What separates them is how risk, exclusivity, and priority are allocated between you and the firm. Once you see the models that way, the choice becomes a straightforward function of the role, the market, and the consequences of getting it wrong.
What actually separates the models
In a contingency engagement, the firm carries the entire risk that the search never closes. In a retained engagement, you carry a meaningful portion of it. Container sits between. Everything else about the models follows from that single fact, including how a rational firm allocates its attention.
Contingency
The firm is paid only when you hire. No retainer, no fee until a placement is made. Because the firm bears the full risk of an unfilled search, it will rationally work the searches most likely to close, and it may be working your role alongside other firms and your own internal team.
This is the right model when the role is well defined, the qualified market is reasonably deep, speed matters, and confidentiality is not a constraint. Specialized individual contributors, functional managers, and team builds sit here comfortably. It is also the right model when you genuinely might not hire, because you are testing the market.
Where it fails: senior roles in thin markets. If there are forty credible people in the country and thirty-five of them are not looking, someone has to map and engage them individually. That work is expensive, and no rational firm performs it on speculation while competing against three other firms for the same fee.
Retained
A portion of the fee is committed at kickoff, with the balance due on placement. In exchange, the firm works the search exclusively and prioritizes it. The commitment is what buys a whole-market map rather than the candidates who are easiest to reach, structured assessment, referencing, and regular readouts whether or not the news is good.
This is the right model when the role is senior, when a mis-hire is expensive, when the candidate pool is narrow enough that someone has to go find people rather than attract them, or when the search must be confidential. It is also the right model when you need to know what the market said, including the people who declined and why, because that intelligence is often as valuable as the hire.
Container
A middle structure. A smaller portion is committed at kickoff than in a classic retained engagement, with the majority contingent on placement. It buys exclusivity and priority focus without the full upfront commitment.
In practice it suits senior roles at companies that want the discipline and exclusivity of a retained process while keeping most of the fee tied to the outcome. It is common for first-time executive hires, and for organizations whose internal approval process finds a large upfront commitment difficult to justify before a slate exists.
The models do not differ by effort. They differ by who carries the risk of the search not closing.
A simple decision framework
- ✓Is the search confidential? If yes, it must be exclusive, which rules out contingency. Several firms working the same brief will, between them, describe the role widely enough that the market reconstructs the client.
- ✓How thin is the qualified market? If most credible candidates are not looking, you are buying outbound engagement, and that requires committed effort.
- ✓What does a mis-hire cost?
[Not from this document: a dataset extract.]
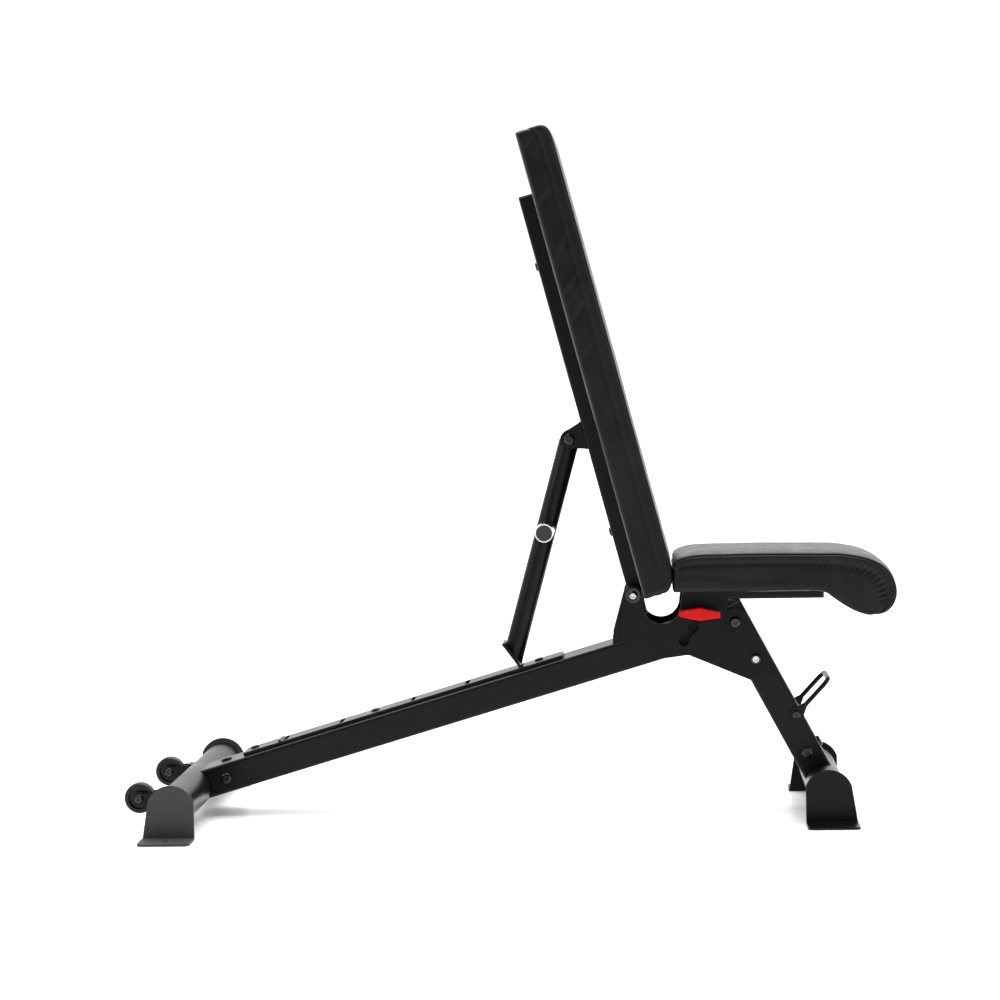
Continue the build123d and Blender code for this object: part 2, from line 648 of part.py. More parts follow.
parts["backrest_pad"] = backrest_pad()
back_screws = []
for u in BACK_BOLTS:
    spot = BACK.from_local_coords((u, tube_rear, 0))
    back_screws.append(dome_bolt(spot, tuple(-BACK.y_dir), SCREW_D, BACK_TUBE_D + BOARD_T - 2))
for screw in back_screws:
    back_tube = back_tube - screw
    back_board = back_board - screw
parts["backrest_bolts"] = group(back_screws)
parts["backrest_board"] = single(back_board)
parts["backrest_tube"] = single(back_tube)
top_end = BACK.from_local_coords((BACK_TUBE_TOP, tube_mid, 0))
parts["backrest_plug"] = end_plug(top_end, tuple(BACK.x_dir), BACK_TUBE_W, BACK_TUBE_D, 3.5,
                                  BACK_TUBE_WALL)

# ---- Clevis on the backrest tube ----------------------------------------------------

def clevis():
    """A U bracket: a base on the tube's rear face and two ears round the strut's top."""
    outer = CLEVIS_Y + CLEVIS_T
    base_top = tube_rear + CLEVIS_T
    base = outline([(CLEVIS_U - 24.0, tube_rear), (CLEVIS_U + 24.0, tube_rear),
                    (CLEVIS_U + 24.0, base_top), (CLEVIS_U - 24.0, base_top)])
    solid = slab(BACK, base, -outer, outer)
    arm = outline([(CLEVIS_U - 24.0, tube_rear), (CLEVIS_U + 24.0, tube_rear),
                   (CLEVIS_U + CLEVIS_R, CLEVIS_BACK), (CLEVIS_U - CLEVIS_R, CLEVIS_BACK)])
    ear = arm + Pos(CLEVIS_U, CLEVIS_BACK) * Circle(CLEVIS_R)
    for low in (-outer, CLEVIS_Y):
        solid = solid + slab(BACK, ear, low, low + CLEVIS_T)
    return single(solid - disc(BACK, CLEVIS_U, CLEVIS_BACK, BOLT_D / 2, -outer, outer))


parts["strut_clevis"] = clevis()
clevis_outer = CLEVIS_Y + CLEVIS_T
hinge = BACK.from_local_coords((CLEVIS_U, CLEVIS_BACK, 0))
parts["clevis_bolt"] = dome_bolt((hinge.X, -clevis_outer, hinge.Z), (0, 1, 0), BOLT_D,
                                 2 * clevis_outer + 9.0)
parts["clevis_nut"] = hex_nut((hinge.X, clevis_outer, hinge.Z), (0, 1, 0), BOLT_D)

# ---- Strut --------------------------------------------------------------------------

top_bush_r = 10.0
top_half = CLEVIS_Y - RUNNING_GAP
top_bush = ring(STRUT, 0, 0, top_bush_r, BOLT_D / 2 + RUNNING_GAP, -top_half, top_half)
bar_core = disc(STRUT, BAR_AT, 0, BAR_D / 2, -BAR_HALF, BAR_HALF)
tube_start = STRUT.from_local_coords((0, 0, 0))
strut_section = Plane(origin=tube_start, x_dir=(0, 1, 0), z_dir=STRUT.x_dir)
strut_round = Circle(STRUT_D / 2) - Circle(STRUT_D / 2 - STRUT_WALL)
strut_tube = extrude(strut_section * strut_round, amount=STRUT_LENGTH + 20.0)
foot_spot = side_point(STRUT, STRUT_LENGTH, 0)
FOOT = side_plane(foot_spot[0], AXLE_HEIGHT + foot_spot[1], FOOT_ANGLE)
beyond = slab(FOOT, Pos(0, -80.0) * Rectangle(240.0, 160.0), -STRUT_D, STRUT_D)
above_clevis = slab(STRUT, Pos(-40.0 + 4.0, 0) * Rectangle(80.0, 60.0), -STRUT_D, STRUT_D)
strut_tube = strut_tube - beyond - bar_core - disc(STRUT, 0, 0, top_bush_r, -STRUT_D, STRUT_D)
strut_tube = strut_tube - above_clevis
parts["strut_tube"] = single(strut_tube)
parts["strut_bush"] = single(top_bush)
foot_face = outline([(-FOOT_UP, -STRUT_FOOT_T), (FOOT_DOWN, -STRUT_FOOT_T), (FOOT_DOWN, 0),
                     (-FOOT_UP, 0)], 1.2)
parts["strut_foot"] = single(slab(FOOT, foot_face, -FOOT_W / 2, FOOT_W / 2))
bar = ring(STRUT, BAR_AT, 0, BAR_D / 2, BAR_D / 2 - 2.0, -BAR_HALF, BAR_HALF)
parts["strut_handle_bar"] = single(bar)
plug_cap = disc(STRUT, BAR_AT, 0, BAR_D / 2 - 2.0, -BAR_HALF, -BAR_HALF + 12.0)
plug_rim = disc(STRUT, BAR_AT, 0, BAR_D / 2 - 3.0, -BAR_HALF - 1.5, -BAR_HALF)
bar_plug = single(plug_cap + plug_rim)
parts["handle_plugs"] = group([bar_plug, mirrored(bar_plug)])

# ---- Carry handle -------------------------------------------------------------------

carry_spot = side_point(POST, CARRY_AT, CARRY_FORWARD)
CARRY = side_plane(carry_spot[0], AXLE_HEIGHT + carry_spot[1], CARRY_ANGLE)
lug_in = BEAM_W / 2 + RUNNING_GAP
lug_out = lug_in + LUG_T
rod_y = lug_in + CARRY_ROD / 2 + RUNNING_GAP


def carry_handle():
    """A bent rod with flattened, drilled ends, one each side of the post."""
    reach = CARRY_REACH - CARRY_ROD / 2
    corner = 16.0
    start = LUG_R + 2.0
    places = [(start, -rod_y), (reach, -rod_y), (reach, rod_y), (start, rod_y)]
    points = [CARRY.from_local_coords((s, 0, -y)) for s, y in places]
    path = FilletPolyline(*points, radius=corner)
    section = Plane(origin=path @ 0, z_dir=path % 0) * Circle(CARRY_ROD / 2)
    rod = sweep(section, path=path)
    neck = outline([(0, -LUG_R), (start + 8.0, -CARRY_ROD / 2), (start + 8.0, CARRY_ROD / 2),
                    (0, LUG_R)])
    lug_face = Circle(LUG_R) + neck - Circle(SCREW_D / 2 + RUNNING_GAP)
    lug = slab(CARRY, lug_face, -lug_out, -lug_in)
    return single(rod + lug + mirrored(lug))


parts["carry_handle"] = carry_handle()
carry_point = CARRY.origin
carry_bolts = []
for side in (-1, 1):
    head_at = (carry_point.X, side * (lug_out + RUNNING_GAP), carry_point.Z)
    screw = dome_bolt(head_at, (0, -side, 0), SCREW_D, LUG_T + 2 * RUNNING_GAP + 16.0)
    carry_bolts.append(screw)
    post = post - disc(CARRY, 0, 0, SCREW_D / 2, min(side * 30, side * 60), max(side * 30, side * 60))
parts["carry_handle_bolts"] = group(carry_bolts)

parts["base_rail"] = single(rail)
parts["front_post"] = single(post)
parts["rear_stub"] = single(rear_stub)
parts["front_stub"] = single(front_stub)

# ---- Transport wheels ---------------------------------------------------------------

fork_in = WHEEL_W / 2 + 1.0
fork_out = fork_in + FORK_T


def wheel_bracket(y):
    """A fork behind the rear cross tube: two arms joined by a web that hugs the tube."""
    arm = outline([(-WHEEL_BACK, -9.0), (-20.0, -14.0), (-20.0, 14.0), (-WHEEL_BACK, 9.0)])
    arm = arm + Pos(-WHEEL_BACK, 0) * Circle(11.0)
    solid = slab(REAR, arm, y - fork_out, y - fork_in) + slab(REAR, arm, y + fork_in, y + fork_out)
    web = Pos(-WHEEL_BACK / 2 + 2.0, 0) * Rectangle(12.0, 28.0)
    solid = solid + slab(REAR, web, y - fork_out, y + fork_out)
    solid = solid - rear_core
    solid = solid - disc(REAR, -WHEEL_BACK, 0, WHEEL_D / 2 + 2.0, y - fork_in, y + fork_in)
    return single(solid - disc(REAR, -WHEEL_BACK, 0, SCREW_D / 2, y - fork_out, y + fork_out))


def wheel(y):
    """A moulded wheel with a hub, a web and a tyre with two grooves."""
    half = WHEEL_W / 2
    radius = WHEEL_D / 2
    bore = SCREW_D / 2 + RUNNING_GAP
    hub = 9.0
    rim = radius - 7.0
    profile = outline([(bore, -half), (hub, -half), (hub, -4.0), (rim, -4.0), (rim, -half),
                       (radius - 2.0, -half), (radius, -half + 2.0), (radius, half - 2.0),
                       (radius - 2.0, half), (rim, half), (rim, 4.0), (hub, 4.0), (hub, half),
                       (bore, half)])
    for groove in (-3.5, 3.5):
        profile = profile - Pos(radius, groove) * Rectangle(3.0, 2.0)
    centre = REAR.from_local_coords((-WHEEL_BACK, 0, 0))
    frame = Plane(origin=(centre.X, y, centre.Z), x_dir=(1, 0, 0), z_dir=(0, 0, 1))
    return single(revolve(frame * profile, axis=Axis((centre.X, y, centre.Z), (0, 1, 0))))


wheel_bolts = []
wheel_nuts = []
for name, y in (("right", -WHEEL_Y), ("left", WHEEL_Y)):
    parts["wheel_bracket_" + name] = wheel_bracket(y)
    parts["wheel_" + name] = wheel(y)
    centre = REAR.from_local_coords((-WHEEL_BACK, 0, 0))
    wheel_bolts.append(dome_bolt((centre.X, y - fork_out, centre.Z), (0, 1, 0), SCREW_D,
                                 2 * fork_out + 7.0))
    wheel_nuts.append(hex_nut((centre.X, y + fork_out, centre.Z), (0, 1, 0), SCREW_D))
parts["wheel_bolts"] = group(wheel_bolts)
parts["wheel_nuts"] = group(wheel_nuts)

# ---- Output -------------------------------------------------------------------------

os.makedirs("parts", exist_ok=True)
for name, shape in parts.items():
    export_step(shape, f"parts/{name}.step")
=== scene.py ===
import json
import math

import bmesh
import bpy
import numpy as np
from mathutils import Matrix, Vector


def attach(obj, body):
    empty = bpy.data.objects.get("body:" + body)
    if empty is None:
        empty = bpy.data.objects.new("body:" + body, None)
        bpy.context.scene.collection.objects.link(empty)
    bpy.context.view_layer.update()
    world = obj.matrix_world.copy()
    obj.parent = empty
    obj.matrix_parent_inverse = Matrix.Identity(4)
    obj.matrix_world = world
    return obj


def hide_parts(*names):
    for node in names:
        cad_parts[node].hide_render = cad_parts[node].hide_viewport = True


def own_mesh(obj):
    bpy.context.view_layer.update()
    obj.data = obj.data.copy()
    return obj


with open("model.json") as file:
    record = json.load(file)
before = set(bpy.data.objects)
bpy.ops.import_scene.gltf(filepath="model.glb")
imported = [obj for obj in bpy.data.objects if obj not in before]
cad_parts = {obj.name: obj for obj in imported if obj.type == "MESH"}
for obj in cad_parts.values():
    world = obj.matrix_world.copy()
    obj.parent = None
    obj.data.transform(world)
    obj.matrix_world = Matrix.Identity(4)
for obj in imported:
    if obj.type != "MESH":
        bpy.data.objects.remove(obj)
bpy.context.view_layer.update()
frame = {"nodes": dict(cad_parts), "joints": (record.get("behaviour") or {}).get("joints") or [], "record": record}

MM = 0.001
scene = bpy.context.scene
scene.view_settings.view_transform = "Standard"
nodes = frame["nodes"]
joint_at = {j["name"]: Vector(j["pos_m"]) for j in frame["joints"] if "pos_m" in j}
AXLE = joint_at["backrest_hinge"]

# ---- Camera, level with the middle of the strut and a little below the backrest's top ----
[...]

Not just salary. The missed year, the damage to the team, the second search, and the opportunity that closed while the seat was wrong.
- ✓Do you need market intelligence, or only a hire? A committed process should return a map, including who said no and why.
- ✓How certain are you that you will hire? If the answer is genuinely uncertain, contingency is honest. Committing a retainer to a search you may cancel is a poor use of both parties.
What a committed process should return, regardless of model
A search is not only a hire. Run properly, it is the most thorough piece of market research a company will commission in a given year, and most buyers never ask for the output.
- ✓A market map. Who exists, where they sit, and how the population of qualified people is actually distributed. This is worth having even if you do not hire.
- ✓A compensation read from the live market, not from a survey. What the people you want are actually paid, and what it took to move the ones who moved.
- ✓The reasons strong candidates declined. This is frequently the most valuable artifact of a search, because it tells you how your company, your role, and your story land with exactly the people you were trying to attract.
- ✓An honest read on the role itself. If the specification cannot be filled at the compensation offered, a good firm tells you in week three rather than week twelve.
The questions that matter before you sign, either way
- ✓Who is actually doing the work? Ask whether the person in the room is the person running the search.
- ✓What does the process return besides candidates? A market map, a compensation read, and a view on why strong people declined are all reasonable to expect from a committed engagement.
- ✓What is the replacement provision, and what does it actually cost me? Ask what happens in month four, not month two.
- ✓What is the off-limits agreement? Which of your own people can the firm not approach, and for how long.
- ✓How many searches is this person carrying? A committed engagement should mean committed capacity, and it is fair to ask.
How long each model actually takes
Timeline expectations cause more friction than fees do, largely because the models front-load different work. A contingency search can produce candidates within days, because the firm is presenting people it already knows. A committed search often produces nothing for two to three weeks, because the first phase is mapping rather than submitting.
That silence is not inactivity, and a buyer who judges the engagement by the speed of the first resume will systematically prefer the shallower process. A reasonable committed search runs eight to twelve weeks from kickoff to signed offer, with the slate arriving somewhere around week four to six. Senior and confidential mandates run longer, because passive executives move on their own timeline, not yours.
The mistakes buyers make most often
- ✓Running a confidential search on contingency, then being surprised when the market learns who is hiring.
- ✓Engaging three contingency firms on a senior role, which signals to every candidate that the role is being shopped, and to every firm that the search is not worth their best work.
- ✓Treating the retainer as the price of the relationship rather than as the purchase of exclusivity and priority, and then not demanding the readouts and market intelligence it paid for.
- ✓Judging the process by the speed of the first submission. The first resume in the door is rarely the hire, and a firm optimizing for that signal is optimizing for the wrong thing.
How we approach it
Every engagement is backed by a ninety-day performance guarantee, regardless of model. If a placement does not hold inside that window, we run the replacement search at no additional fee. Confidential executive search runs retained or container-structured, because protecting a client's identity requires exclusivity. Professional search runs on contingency, because speed and success-based economics are what those roles need.